Captain Zinke was an experienced pilot: 18,247 total flight hours, including 7,192 in the Boeing 707. His first officer, John Schroeder, had logged 6,312 hours; third officer Melvin Pratt, 4,255. Flight engineers Timothy Crowley and Edward Keating completed the crew. None of that experience could compensate for what went wrong on approach. Eyewitnesses on the ground reported seeing the aircraft on fire before it struck Mesehe Mountain. Others said the plane appeared to be approaching from the northwest -- the mountainous side of the airport -- rather than the standard eastern approach, which crossed flat terrain. Some reported the aircraft circling. The wreckage was not found until the following day, when two local villagers reached the crash site on the dormant volcano's slopes. They confirmed what everyone had feared. The debris was concentrated in a single area, meaning the plane had not broken apart in flight. It had flown, intact, into the mountain.
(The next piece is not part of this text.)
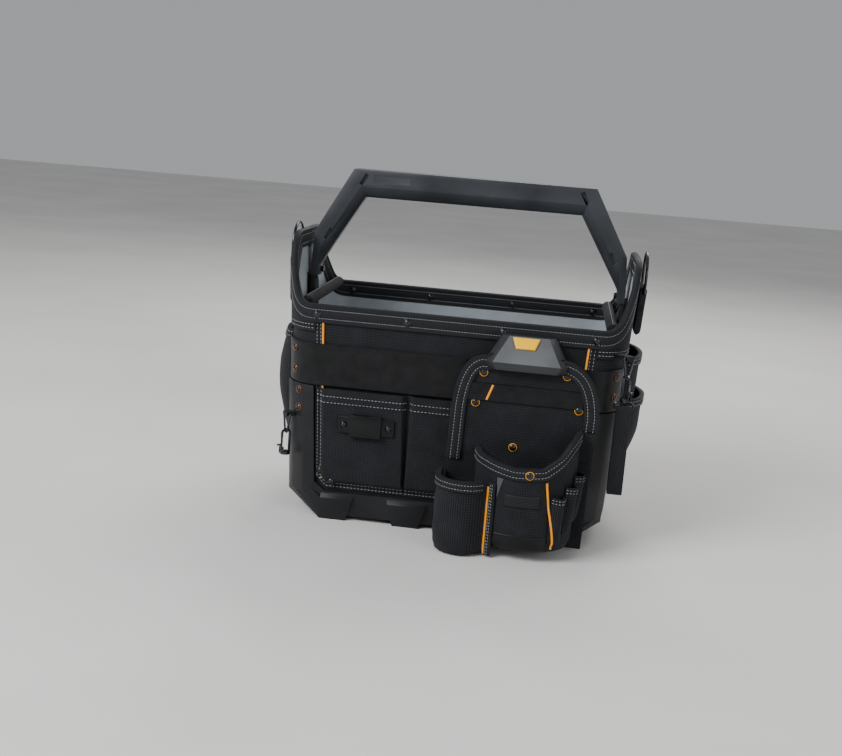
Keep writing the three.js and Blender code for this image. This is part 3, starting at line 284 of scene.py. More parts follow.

Indonesian paratroops were deployed immediately after contact was lost. The FBI arrived to help identify the dead, setting up a crisis camp in a hangar at Denpasar. Identification proved extraordinarily difficult -- at the time, only about ten percent of Americans had been fingerprinted. The process was further complicated when the Indonesian government decided to halt both the identification effort and the broader investigation, a decision that left many families without closure. The NTSB, called in because the aircraft was U.S.-registered, examined the wreckage and found no evidence of engine malfunction or structural failure. Pan American Airways declined to comment on the cause while the investigation was pending. In the aftermath, Pan Am quietly dropped the Hong Kong-to-Sydney routing through Bali. Memorial plaques were erected at Jalan Padang Galak, near the beach temple in Kesiman, Denpasar East. A monument bearing the names of all 107 victims was later raised at the direction of the Regent of Badung Regency, Wayan Dana, and Bali Governor Soekarmen.
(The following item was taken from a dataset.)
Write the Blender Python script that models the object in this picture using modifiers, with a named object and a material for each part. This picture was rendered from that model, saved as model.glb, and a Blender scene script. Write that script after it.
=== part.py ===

Sixteen days after the crash, on May 8, 1974, Pan American Airways ordered a new cockpit warning device for its entire fleet of 140 aircraft. Engineered and manufactured by Sundstrand Data Control, the ground proximity warning system was designed to alert crews when their aircraft was descending toward terrain or flying too low for a safe approach. It provided automatic indications -- a mountain slope ahead, an unsafe altitude -- that supplemented the conventional altitude warning systems already installed on most Pan Am planes. The device was a direct response to what had happened at Mesehe Mountain. Flight 812 was a controlled flight into terrain, the kind of accident that occurs when a functioning aircraft is flown into the ground by a crew unaware of the danger ahead. Until the 1991 crash of an Indonesian Air Force C-130 in Jakarta, it remained the deadliest aviation disaster on Indonesian soil. The ground proximity warning system became standard equipment across the industry, eventually mandatory on all commercial aircraft. Every modern cockpit carries some descendant of the device Pan Am ordered in those first weeks after Clipper Climax vanished from the radar over Bali.
Crash site located at approximately 8.25S, 114.75E on the slopes of Mesehe Mountain, a dormant volcano in western Bali. The mountain lies roughly 37 miles (42.5 nautical miles) northwest of Ngurah Rai International Airport (WADD/DPS). The crash occurred during a nighttime approach to Runway 09. The terrain northwest of the airport rises steeply into volcanic mountains, while the eastern approach crosses flat coastal lowland. Memorial plaques are located in Kesiman, Denpasar East. Nearby airports: Ngurah Rai (WADD) and Juanda International (WARR) across the Bali Strait in Surabaya.